More than ten years ago, I considered purchasing an analytical device called a HPLC – High Performance Liquid Chromatography. It’s more than just the latest thing … it is literally straight out of C.S.I. In all the CSI dramas, the lead investigator has a lab person that can tell you the exact number of micrograms of poison in the concoction used for the demise of the latest victim. The HPLC is the equivalent of that guy.
At that time, I was dissuaded by others who cautioned me:
“Don’t do it. You don’t need it … too sophisticated.”
“Too costly to run … and you’ll need to hire a technician just to operate it.”
So I shelved it.
My first exposure to the HPLC was in college when it was introduced in a chemistry lecture. My professor said at the end of the lecture, “The next frontier is HPLC.” I remember saying to myself “I’d really like to be able to do that.”
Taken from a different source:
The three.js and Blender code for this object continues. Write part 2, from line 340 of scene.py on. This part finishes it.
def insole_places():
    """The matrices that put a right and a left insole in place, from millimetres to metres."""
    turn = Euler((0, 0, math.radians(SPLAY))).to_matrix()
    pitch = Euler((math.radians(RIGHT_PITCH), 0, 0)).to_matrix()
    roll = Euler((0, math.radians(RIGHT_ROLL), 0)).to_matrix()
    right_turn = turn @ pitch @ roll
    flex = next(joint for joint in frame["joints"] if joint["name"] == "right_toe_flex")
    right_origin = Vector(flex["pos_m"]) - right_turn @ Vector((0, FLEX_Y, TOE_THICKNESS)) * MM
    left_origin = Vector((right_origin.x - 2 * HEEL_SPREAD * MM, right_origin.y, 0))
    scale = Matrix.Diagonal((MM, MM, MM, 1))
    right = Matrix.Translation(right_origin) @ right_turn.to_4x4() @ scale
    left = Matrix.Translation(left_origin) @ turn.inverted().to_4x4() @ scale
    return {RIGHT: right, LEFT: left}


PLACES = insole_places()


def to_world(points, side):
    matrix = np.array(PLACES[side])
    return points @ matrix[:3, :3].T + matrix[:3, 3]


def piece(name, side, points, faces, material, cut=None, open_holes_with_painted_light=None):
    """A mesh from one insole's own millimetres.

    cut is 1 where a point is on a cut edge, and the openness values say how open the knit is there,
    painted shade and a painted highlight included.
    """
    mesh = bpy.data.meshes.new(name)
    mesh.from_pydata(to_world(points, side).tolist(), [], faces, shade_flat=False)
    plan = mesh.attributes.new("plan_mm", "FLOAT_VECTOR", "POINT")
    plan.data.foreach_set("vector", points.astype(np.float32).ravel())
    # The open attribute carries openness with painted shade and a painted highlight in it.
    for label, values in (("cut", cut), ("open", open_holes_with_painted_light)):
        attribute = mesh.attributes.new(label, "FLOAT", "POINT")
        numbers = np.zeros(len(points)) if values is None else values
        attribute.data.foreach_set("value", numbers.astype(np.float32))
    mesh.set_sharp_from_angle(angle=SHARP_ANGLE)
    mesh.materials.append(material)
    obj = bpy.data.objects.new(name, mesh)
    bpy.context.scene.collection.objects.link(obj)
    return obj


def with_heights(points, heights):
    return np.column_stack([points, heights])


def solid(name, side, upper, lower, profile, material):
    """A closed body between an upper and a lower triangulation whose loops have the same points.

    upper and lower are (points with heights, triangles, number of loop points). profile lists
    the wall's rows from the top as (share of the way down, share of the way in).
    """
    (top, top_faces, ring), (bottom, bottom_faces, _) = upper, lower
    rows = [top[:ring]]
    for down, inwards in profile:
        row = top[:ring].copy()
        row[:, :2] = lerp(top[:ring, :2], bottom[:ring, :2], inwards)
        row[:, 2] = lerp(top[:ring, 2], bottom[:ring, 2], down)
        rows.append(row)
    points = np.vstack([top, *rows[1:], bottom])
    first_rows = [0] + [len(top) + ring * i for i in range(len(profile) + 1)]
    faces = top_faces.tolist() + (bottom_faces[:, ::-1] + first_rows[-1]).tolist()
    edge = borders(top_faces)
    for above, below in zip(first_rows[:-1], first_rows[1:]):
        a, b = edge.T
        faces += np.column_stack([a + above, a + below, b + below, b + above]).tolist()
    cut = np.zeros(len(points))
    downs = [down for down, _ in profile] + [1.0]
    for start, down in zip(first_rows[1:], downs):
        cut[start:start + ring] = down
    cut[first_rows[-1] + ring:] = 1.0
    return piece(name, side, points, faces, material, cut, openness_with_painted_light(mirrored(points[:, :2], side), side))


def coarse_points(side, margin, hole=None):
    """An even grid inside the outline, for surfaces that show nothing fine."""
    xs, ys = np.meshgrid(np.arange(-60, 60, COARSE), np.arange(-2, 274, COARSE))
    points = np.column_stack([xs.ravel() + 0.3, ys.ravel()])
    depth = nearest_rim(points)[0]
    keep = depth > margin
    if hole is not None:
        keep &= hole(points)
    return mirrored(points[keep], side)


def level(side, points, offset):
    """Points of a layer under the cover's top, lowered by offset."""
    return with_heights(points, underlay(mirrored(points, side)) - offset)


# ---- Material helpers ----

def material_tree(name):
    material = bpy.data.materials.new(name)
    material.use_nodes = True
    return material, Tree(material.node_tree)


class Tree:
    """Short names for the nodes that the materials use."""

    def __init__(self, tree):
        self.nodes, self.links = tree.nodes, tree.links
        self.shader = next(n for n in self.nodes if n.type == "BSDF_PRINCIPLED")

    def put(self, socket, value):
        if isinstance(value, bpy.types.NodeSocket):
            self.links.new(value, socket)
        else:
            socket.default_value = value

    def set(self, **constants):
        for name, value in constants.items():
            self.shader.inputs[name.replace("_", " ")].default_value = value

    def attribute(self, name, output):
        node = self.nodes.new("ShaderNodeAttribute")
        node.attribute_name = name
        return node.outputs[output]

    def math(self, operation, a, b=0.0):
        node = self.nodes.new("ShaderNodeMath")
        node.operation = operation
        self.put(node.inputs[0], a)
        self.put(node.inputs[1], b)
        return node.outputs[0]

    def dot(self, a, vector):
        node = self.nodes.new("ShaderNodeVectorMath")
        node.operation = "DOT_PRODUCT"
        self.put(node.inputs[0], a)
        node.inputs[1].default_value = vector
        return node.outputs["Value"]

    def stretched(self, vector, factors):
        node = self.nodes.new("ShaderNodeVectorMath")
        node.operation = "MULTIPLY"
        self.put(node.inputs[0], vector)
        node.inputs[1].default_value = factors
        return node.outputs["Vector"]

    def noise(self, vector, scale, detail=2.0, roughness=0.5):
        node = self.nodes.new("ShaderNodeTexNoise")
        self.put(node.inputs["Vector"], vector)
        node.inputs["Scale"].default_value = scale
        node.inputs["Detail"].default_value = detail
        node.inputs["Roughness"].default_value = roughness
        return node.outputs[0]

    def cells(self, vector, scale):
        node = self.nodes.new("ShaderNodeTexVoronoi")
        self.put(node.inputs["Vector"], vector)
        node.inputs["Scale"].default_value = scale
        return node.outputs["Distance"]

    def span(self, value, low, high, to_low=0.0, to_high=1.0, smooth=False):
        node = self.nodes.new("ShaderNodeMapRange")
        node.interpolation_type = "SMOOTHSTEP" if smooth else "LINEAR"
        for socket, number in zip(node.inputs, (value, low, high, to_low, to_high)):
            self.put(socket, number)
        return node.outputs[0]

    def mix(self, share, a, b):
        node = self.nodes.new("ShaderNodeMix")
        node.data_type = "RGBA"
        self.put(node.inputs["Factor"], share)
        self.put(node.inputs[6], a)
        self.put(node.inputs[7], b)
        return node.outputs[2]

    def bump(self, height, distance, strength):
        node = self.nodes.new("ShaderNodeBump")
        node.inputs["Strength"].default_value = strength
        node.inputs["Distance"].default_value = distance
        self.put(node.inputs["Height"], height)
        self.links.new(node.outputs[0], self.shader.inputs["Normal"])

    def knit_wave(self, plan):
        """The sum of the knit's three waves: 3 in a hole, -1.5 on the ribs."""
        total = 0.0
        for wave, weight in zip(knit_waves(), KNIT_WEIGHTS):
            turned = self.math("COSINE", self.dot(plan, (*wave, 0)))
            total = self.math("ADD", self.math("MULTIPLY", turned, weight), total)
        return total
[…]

It’s gratifying when the impressions and judgments we make at earlier times in life come back and are confirmed. I’m happy that the goals I developed during my encounters with organic chemistry, and pharmaceutical medicine and technology, are now realized. Twenty years later – at the end of a year-long process of investigation and working with a seasoned pharmaceutical consultant – I took a leap of faith and purchased a state of the art HPLC device.
The dream is now an analytical reality. To my knowledge, Hartley Medical is the only intrathecal drug provider that has this in-house capability.
The HPLC has opened up a whole new world of quantitative analytical chemistry, as well as quality control possibilities. With the HPLC, we can quantify the number of milligrams per unit of volume and the accuracy of final compounding of products for patient administration. We can determine the exact levels of morphine in compounded preparations – and not to the standard plus or minus 10%, but plus or minus 2 to 5 %. We have the ability to tell you exactly how much caffeine is in your morning cup of coffee.
We have often been approached by clinicians and physicians to conduct studies long overdue, but which are now accomplishable. We have achieved a new level of quality control, a new standard of accuracy … and yet we’ve still only scratched the surface of possibility and potential. I look forward in the months ahead to keeping you informed of our progress.